▶ Problem requirements
Quote exactly the lines between the line containing "clear_scene()" and the line containing "obj.matrix_parent_inverse = Matrix.Identity(4)", counting those two lines as part of the range. Leave the rest out.

============================================================

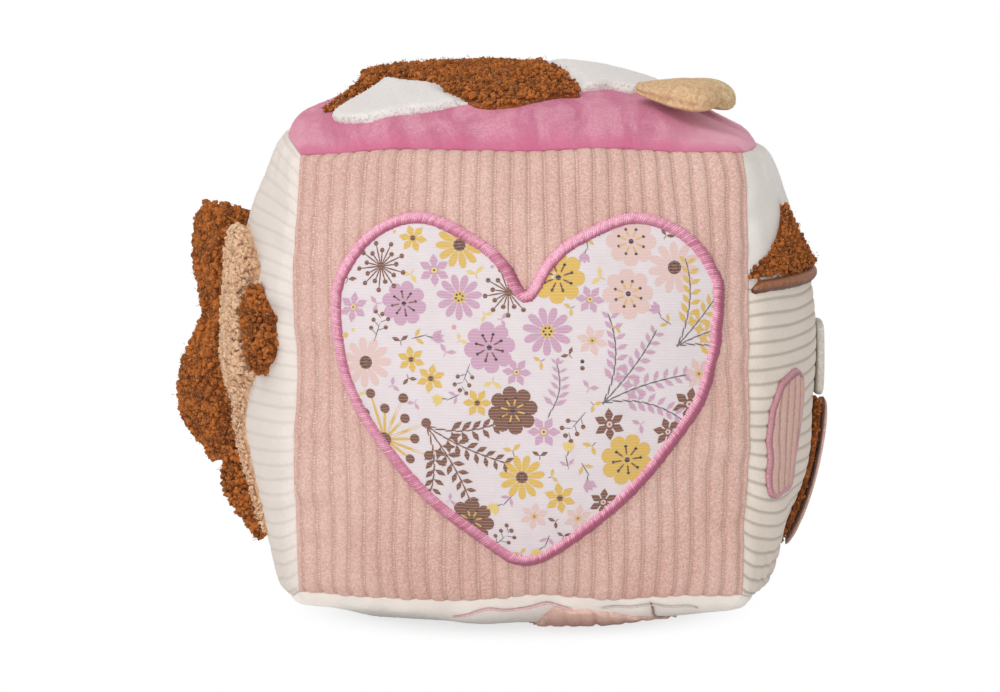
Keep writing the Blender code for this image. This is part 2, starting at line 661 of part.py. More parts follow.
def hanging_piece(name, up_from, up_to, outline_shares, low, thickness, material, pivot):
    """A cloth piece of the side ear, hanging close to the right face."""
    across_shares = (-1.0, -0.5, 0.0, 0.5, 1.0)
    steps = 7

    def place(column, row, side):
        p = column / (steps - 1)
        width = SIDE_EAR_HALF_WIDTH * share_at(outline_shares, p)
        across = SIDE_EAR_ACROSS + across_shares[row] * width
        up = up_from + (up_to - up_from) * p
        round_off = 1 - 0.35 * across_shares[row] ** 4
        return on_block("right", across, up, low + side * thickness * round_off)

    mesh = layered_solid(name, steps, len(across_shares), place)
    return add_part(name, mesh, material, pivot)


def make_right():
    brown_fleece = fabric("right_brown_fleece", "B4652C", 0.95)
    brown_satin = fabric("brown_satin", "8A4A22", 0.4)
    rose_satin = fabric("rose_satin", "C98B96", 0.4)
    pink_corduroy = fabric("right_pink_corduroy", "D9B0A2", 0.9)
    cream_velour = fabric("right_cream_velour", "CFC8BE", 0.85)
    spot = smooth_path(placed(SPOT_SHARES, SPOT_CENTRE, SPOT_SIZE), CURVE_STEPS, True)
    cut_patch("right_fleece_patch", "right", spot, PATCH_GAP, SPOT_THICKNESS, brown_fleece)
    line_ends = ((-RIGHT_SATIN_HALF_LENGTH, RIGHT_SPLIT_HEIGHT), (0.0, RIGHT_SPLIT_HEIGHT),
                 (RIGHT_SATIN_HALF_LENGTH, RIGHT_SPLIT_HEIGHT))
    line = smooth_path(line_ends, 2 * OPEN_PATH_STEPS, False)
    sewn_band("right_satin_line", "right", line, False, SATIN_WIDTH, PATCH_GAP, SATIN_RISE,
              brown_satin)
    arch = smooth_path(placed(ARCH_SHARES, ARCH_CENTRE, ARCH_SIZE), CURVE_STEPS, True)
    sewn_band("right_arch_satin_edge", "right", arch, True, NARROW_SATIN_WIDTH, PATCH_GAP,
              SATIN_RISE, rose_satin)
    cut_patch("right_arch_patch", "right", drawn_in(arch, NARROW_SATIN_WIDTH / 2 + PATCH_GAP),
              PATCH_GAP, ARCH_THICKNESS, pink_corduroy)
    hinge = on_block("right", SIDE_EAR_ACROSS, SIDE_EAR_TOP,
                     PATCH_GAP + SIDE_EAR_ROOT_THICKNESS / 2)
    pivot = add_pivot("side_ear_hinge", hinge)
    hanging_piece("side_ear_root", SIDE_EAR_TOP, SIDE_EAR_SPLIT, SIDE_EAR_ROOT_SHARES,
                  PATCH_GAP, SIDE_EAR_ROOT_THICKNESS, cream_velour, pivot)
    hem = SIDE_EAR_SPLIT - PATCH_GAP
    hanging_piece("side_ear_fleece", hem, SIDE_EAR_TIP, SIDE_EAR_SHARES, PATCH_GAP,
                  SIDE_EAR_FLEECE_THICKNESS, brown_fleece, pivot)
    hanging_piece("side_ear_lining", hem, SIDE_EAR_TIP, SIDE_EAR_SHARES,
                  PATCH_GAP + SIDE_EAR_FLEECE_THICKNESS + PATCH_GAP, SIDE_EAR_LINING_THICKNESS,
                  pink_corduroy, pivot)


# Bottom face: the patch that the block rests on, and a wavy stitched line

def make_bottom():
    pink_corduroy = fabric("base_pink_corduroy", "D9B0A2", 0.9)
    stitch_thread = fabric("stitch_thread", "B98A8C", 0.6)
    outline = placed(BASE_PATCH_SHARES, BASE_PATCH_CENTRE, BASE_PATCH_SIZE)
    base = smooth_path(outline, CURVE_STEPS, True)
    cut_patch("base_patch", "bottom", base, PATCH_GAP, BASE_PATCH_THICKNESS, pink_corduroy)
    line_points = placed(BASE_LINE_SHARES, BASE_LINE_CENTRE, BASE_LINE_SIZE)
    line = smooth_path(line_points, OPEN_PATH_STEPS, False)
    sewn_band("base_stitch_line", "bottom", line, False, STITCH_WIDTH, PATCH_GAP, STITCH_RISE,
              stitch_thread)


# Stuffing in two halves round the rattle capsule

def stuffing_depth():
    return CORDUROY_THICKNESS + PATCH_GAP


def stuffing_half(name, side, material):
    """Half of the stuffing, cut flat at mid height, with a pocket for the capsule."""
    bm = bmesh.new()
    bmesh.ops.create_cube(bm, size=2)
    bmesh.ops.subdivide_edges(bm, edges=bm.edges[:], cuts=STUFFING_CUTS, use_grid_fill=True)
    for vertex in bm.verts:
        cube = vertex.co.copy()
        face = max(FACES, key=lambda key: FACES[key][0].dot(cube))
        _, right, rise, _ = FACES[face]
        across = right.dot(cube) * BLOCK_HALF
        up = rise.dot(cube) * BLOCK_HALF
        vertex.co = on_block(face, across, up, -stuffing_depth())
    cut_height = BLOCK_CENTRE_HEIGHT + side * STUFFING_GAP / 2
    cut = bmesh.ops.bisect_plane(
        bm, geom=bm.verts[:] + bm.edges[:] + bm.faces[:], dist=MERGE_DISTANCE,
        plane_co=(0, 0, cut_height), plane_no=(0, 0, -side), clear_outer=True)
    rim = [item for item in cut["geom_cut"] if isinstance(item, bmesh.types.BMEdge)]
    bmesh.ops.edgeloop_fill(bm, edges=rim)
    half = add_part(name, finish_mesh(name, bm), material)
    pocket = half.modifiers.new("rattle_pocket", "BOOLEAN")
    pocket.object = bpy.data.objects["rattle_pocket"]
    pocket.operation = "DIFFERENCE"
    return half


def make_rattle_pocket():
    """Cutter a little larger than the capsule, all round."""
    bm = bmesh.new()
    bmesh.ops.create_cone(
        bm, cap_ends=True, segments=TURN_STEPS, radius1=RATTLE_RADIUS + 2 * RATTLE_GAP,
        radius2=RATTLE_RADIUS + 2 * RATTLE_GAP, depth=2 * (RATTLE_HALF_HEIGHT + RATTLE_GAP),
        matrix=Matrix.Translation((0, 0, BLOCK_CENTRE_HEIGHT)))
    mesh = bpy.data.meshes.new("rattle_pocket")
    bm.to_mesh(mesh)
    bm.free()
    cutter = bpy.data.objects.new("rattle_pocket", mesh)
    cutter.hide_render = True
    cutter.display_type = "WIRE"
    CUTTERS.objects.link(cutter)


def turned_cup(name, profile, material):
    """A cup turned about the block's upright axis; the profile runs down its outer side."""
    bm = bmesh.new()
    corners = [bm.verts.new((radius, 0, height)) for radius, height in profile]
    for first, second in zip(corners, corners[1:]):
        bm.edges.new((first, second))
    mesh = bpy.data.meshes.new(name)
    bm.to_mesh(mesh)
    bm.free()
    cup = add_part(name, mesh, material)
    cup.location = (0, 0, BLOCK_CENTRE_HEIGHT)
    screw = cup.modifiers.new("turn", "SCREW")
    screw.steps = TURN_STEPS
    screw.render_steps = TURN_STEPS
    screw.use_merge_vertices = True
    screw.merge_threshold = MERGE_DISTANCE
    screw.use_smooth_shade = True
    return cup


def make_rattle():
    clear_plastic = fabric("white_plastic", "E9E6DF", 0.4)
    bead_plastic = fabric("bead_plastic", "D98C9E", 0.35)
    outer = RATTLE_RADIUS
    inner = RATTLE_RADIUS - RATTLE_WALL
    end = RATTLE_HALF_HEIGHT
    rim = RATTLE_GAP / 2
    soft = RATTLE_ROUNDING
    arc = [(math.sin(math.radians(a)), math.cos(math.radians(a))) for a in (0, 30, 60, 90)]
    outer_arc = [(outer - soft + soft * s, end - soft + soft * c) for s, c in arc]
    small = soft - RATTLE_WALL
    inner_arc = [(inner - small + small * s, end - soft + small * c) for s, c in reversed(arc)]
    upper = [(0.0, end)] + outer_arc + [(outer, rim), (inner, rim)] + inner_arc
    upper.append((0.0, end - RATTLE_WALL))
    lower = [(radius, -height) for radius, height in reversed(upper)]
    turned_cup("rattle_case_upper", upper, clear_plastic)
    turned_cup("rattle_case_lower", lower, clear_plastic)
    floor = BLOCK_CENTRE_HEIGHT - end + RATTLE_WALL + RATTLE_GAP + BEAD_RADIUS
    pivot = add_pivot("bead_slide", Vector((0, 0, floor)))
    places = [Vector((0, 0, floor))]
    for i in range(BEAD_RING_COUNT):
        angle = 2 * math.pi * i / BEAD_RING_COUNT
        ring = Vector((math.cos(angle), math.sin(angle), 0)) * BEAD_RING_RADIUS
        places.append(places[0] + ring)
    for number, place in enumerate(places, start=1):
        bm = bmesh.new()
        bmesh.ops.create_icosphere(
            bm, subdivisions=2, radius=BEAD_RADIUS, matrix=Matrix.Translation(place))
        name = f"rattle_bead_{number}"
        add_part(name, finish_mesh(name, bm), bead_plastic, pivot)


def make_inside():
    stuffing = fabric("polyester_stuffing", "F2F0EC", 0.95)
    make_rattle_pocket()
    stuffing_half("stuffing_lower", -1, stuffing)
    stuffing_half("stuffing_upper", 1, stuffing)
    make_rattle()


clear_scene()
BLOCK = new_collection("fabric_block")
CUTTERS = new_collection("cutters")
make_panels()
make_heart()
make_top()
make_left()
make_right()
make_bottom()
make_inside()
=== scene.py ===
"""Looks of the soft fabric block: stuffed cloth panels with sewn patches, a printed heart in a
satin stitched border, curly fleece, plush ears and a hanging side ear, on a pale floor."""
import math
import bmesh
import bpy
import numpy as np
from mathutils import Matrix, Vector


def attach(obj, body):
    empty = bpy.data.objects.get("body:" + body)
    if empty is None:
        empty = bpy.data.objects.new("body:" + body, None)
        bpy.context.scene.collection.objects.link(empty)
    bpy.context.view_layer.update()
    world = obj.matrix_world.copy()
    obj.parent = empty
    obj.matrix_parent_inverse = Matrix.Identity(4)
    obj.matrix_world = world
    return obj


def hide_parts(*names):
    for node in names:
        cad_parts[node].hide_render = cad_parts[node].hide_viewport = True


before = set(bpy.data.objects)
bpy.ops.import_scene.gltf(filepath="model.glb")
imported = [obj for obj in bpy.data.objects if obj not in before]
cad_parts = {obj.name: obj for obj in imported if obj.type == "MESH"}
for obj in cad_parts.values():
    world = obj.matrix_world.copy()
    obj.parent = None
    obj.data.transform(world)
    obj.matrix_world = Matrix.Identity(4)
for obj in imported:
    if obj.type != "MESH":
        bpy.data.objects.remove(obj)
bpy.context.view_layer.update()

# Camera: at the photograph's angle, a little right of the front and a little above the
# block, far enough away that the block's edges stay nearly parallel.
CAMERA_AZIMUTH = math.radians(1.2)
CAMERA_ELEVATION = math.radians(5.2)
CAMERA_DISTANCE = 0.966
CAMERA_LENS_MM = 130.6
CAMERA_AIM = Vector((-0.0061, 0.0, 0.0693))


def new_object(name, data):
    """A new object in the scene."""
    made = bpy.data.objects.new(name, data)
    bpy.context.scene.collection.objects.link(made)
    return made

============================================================

▶ Complete response
clear_scene()
BLOCK = new_collection("fabric_block")
CUTTERS = new_collection("cutters")
make_panels()
make_heart()
make_top()
make_left()
make_right()
make_bottom()
make_inside()
=== scene.py ===
"""Looks of the soft fabric block: stuffed cloth panels with sewn patches, a printed heart in a
satin stitched border, curly fleece, plush ears and a hanging side ear, on a pale floor."""
import math
import bmesh
import bpy
import numpy as np
from mathutils import Matrix, Vector


def attach(obj, body):
    empty = bpy.data.objects.get("body:" + body)
    if empty is None:
        empty = bpy.data.objects.new("body:" + body, None)
        bpy.context.scene.collection.objects.link(empty)
    bpy.context.view_layer.update()
    world = obj.matrix_world.copy()
    obj.parent = empty
    obj.matrix_parent_inverse = Matrix.Identity(4)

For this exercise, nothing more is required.